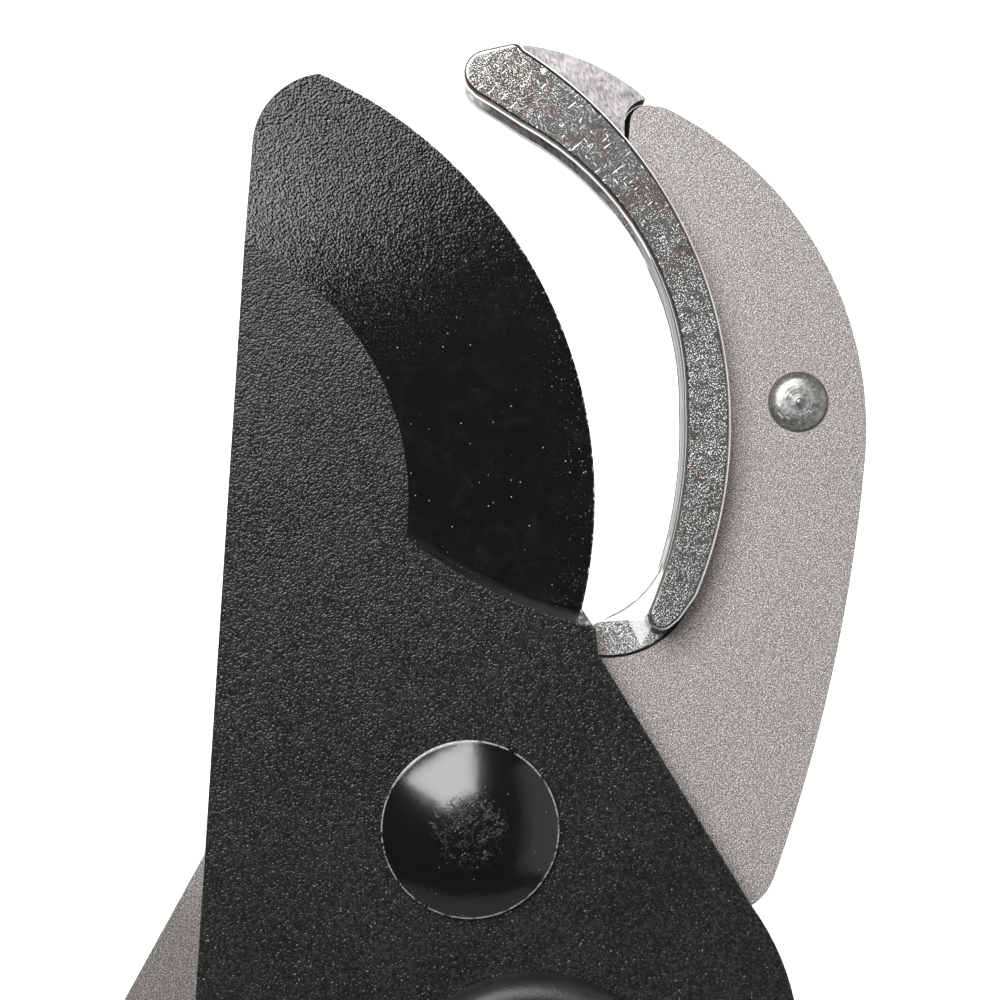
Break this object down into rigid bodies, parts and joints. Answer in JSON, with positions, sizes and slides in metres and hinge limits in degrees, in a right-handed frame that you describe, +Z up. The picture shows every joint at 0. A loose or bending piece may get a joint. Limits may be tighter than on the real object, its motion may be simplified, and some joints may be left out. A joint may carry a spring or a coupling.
{
  "type": "anvil lopper",
  "caption": "Geared anvil lopper lying flat: curved black blade, hooked grey plate with a chromed anvil, two long tube handles with ribbed grips.",
  "frame": {"origin": "main pivot axis at the flat end of the pivot nut, on the plane the lopper lies on", "axes": "+Z up out of the blade's front face, along the pivot; +Y from the handles to the tip of the blade; +X from the blade's back to the anvil"},
  "size_m": [0.4685, 0.7888, 0.0279],
  "materials": {
    "plate_steel": "shot-blasted silver grey steel with fine grain",
    "chrome": "polished with fine wear marks",
    "rivet_steel": "turned head",
    "black_steel": "gloss black with a worn bright rim",
    "washer_steel": "zinc plated",
    "nut_steel": "zinc plated",
    "blade_coating": "satin black non-stick coating with fine grain",
    "bronze": "plain bearing bronze",
    "socket_black": "fine-grained black",
    "rubber": "soft matt",
    "tube_paint": "satin dark grey",
    "grip_black": "soft matt with ribs",
    "cap_grey": "matt grey"
  },
  "bodies": {
    "anvil_side": {"anvil_plate": "plate_steel", "anvil_insert": "chrome", "anvil_rivet": "rivet_steel", "pivot_bolt": "black_steel", "pivot_shim": "washer_steel", "pivot_lock_washer": "washer_steel", "pivot_nut": "nut_steel", "left_socket_front": "socket_black", "left_socket_back": "socket_black", "left_screw": "nut_steel", "left_rivets": "rivet_steel", "left_bumper": "rubber", "left_tube": "tube_paint", "left_grip": "grip_black", "left_end_cap": "cap_grey"},
    "blade": {"blade": "blade_coating", "pivot_bush": "bronze"},
    "gear_handle": {"gear_plate": "plate_steel", "hub_pin": "nut_steel", "hub_shim": "washer_steel", "hub_nut": "nut_steel", "right_socket_front": "socket_black", "right_socket_back": "socket_black", "right_screw": "nut_steel", "right_rivets": "rivet_steel", "right_bumper": "rubber", "right_tube": "tube_paint", "right_grip": "grip_black", "right_end_cap": "cap_grey"}
  },
  "joints": [
    {"name": "blade_pivot", "type": "hinge", "parent": "anvil_side", "child": "blade", "pos_m": [0, 0, 0.014], "axis": [0, 0, 1], "range_deg": [-13.6, 32]},
    {"name": "hub_hinge", "type": "hinge", "parent": "blade", "child": "gear_handle", "pos_m": [0.00839, -0.03911, 0.014], "axis": [0, 0, 1], "range_deg": [-13.6, 32]}
  ],
  "couplings": [
    {"joint": "hub_hinge", "follows": "blade_pivot", "ratio": 1}
  ]
}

━━━━━━━━

- [Instructions to follow]
Extract every line above exactly as it stands.

- [Answer below]
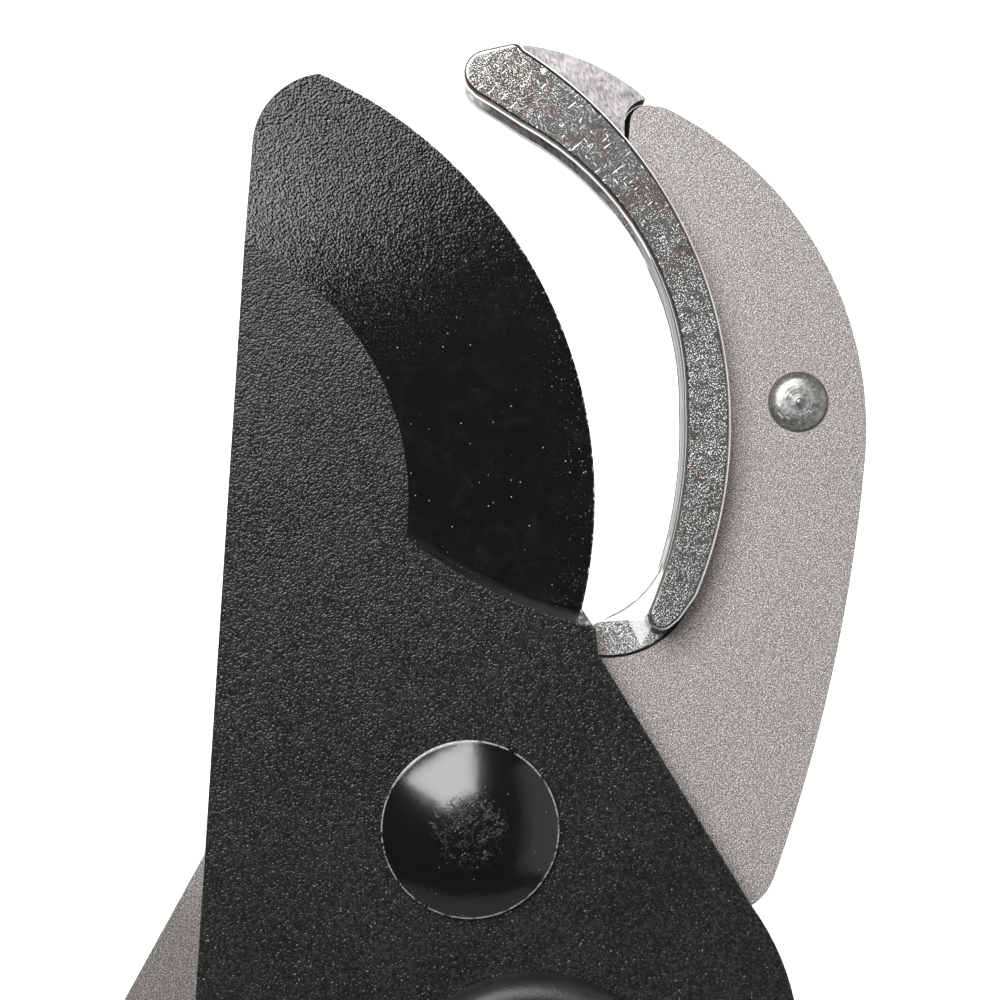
Break this object down into rigid bodies, parts and joints. Answer in JSON, with positions, sizes and slides in metres and hinge limits in degrees, in a right-handed frame that you describe, +Z up. The picture shows every joint at 0. A loose or bending piece may get a joint. Limits may be tighter than on the real object, its motion may be simplified, and some joints may be left out. A joint may carry a spring or a coupling.
{
  "type": "anvil lopper",
  "caption": "Geared anvil lopper lying flat: curved black blade, hooked grey plate with a chromed anvil, two long tube handles with ribbed grips.",
  "frame": {"origin": "main pivot axis at the flat end of the pivot nut, on the plane the lopper lies on", "axes": "+Z up out of the blade's front face, along the pivot; +Y from the handles to the tip of the blade; +X from the blade's back to the anvil"},
  "size_m": [0.4685, 0.7888, 0.0279],
  "materials": {
    "plate_steel": "shot-blasted silver grey steel with fine grain",
    "chrome": "polished with fine wear marks",
    "rivet_steel": "turned head",
    "black_steel": "gloss black with a worn bright rim",
    "washer_steel": "zinc plated",
    "nut_steel": "zinc plated",
    "blade_coating": "satin black non-stick coating with fine grain",
    "bronze": "plain bearing bronze",
    "socket_black": "fine-grained black",
    "rubber": "soft matt",
    "tube_paint": "satin dark grey",
    "grip_black": "soft matt with ribs",
    "cap_grey": "matt grey"
  },
  "bodies": {
    "anvil_side": {"anvil_plate": "plate_steel", "anvil_insert": "chrome", "anvil_rivet": "rivet_steel", "pivot_bolt": "black_steel", "pivot_shim": "washer_steel", "pivot_lock_washer": "washer_steel", "pivot_nut": "nut_steel", "left_socket_front": "socket_black", "left_socket_back": "socket_black", "left_screw": "nut_steel", "left_rivets": "rivet_steel", "left_bumper": "rubber", "left_tube": "tube_paint", "left_grip": "grip_black", "left_end_cap": "cap_grey"},
    "blade": {"blade": "blade_coating", "pivot_bush": "bronze"},
    "gear_handle": {"gear_plate": "plate_steel", "hub_pin": "nut_steel", "hub_shim": "washer_steel", "hub_nut": "nut_steel", "right_socket_front": "socket_black", "right_socket_back": "socket_black", "right_screw": "nut_steel", "right_rivets": "rivet_steel", "right_bumper": "rubber", "right_tube": "tube_paint", "right_grip": "grip_black", "right_end_cap": "cap_grey"}
  },
  "joints": [
    {"name": "blade_pivot", "type": "hinge", "parent": "anvil_side", "child": "blade", "pos_m": [0, 0, 0.014], "axis": [0, 0, 1], "range_deg": [-13.6, 32]},
    {"name": "hub_hinge", "type": "hinge", "parent": "blade", "child": "gear_handle", "pos_m": [0.00839, -0.03911, 0.014], "axis": [0, 0, 1], "range_deg": [-13.6, 32]}
  ],
  "couplings": [
    {"joint": "hub_hinge", "follows": "blade_pivot", "ratio": 1}
  ]
}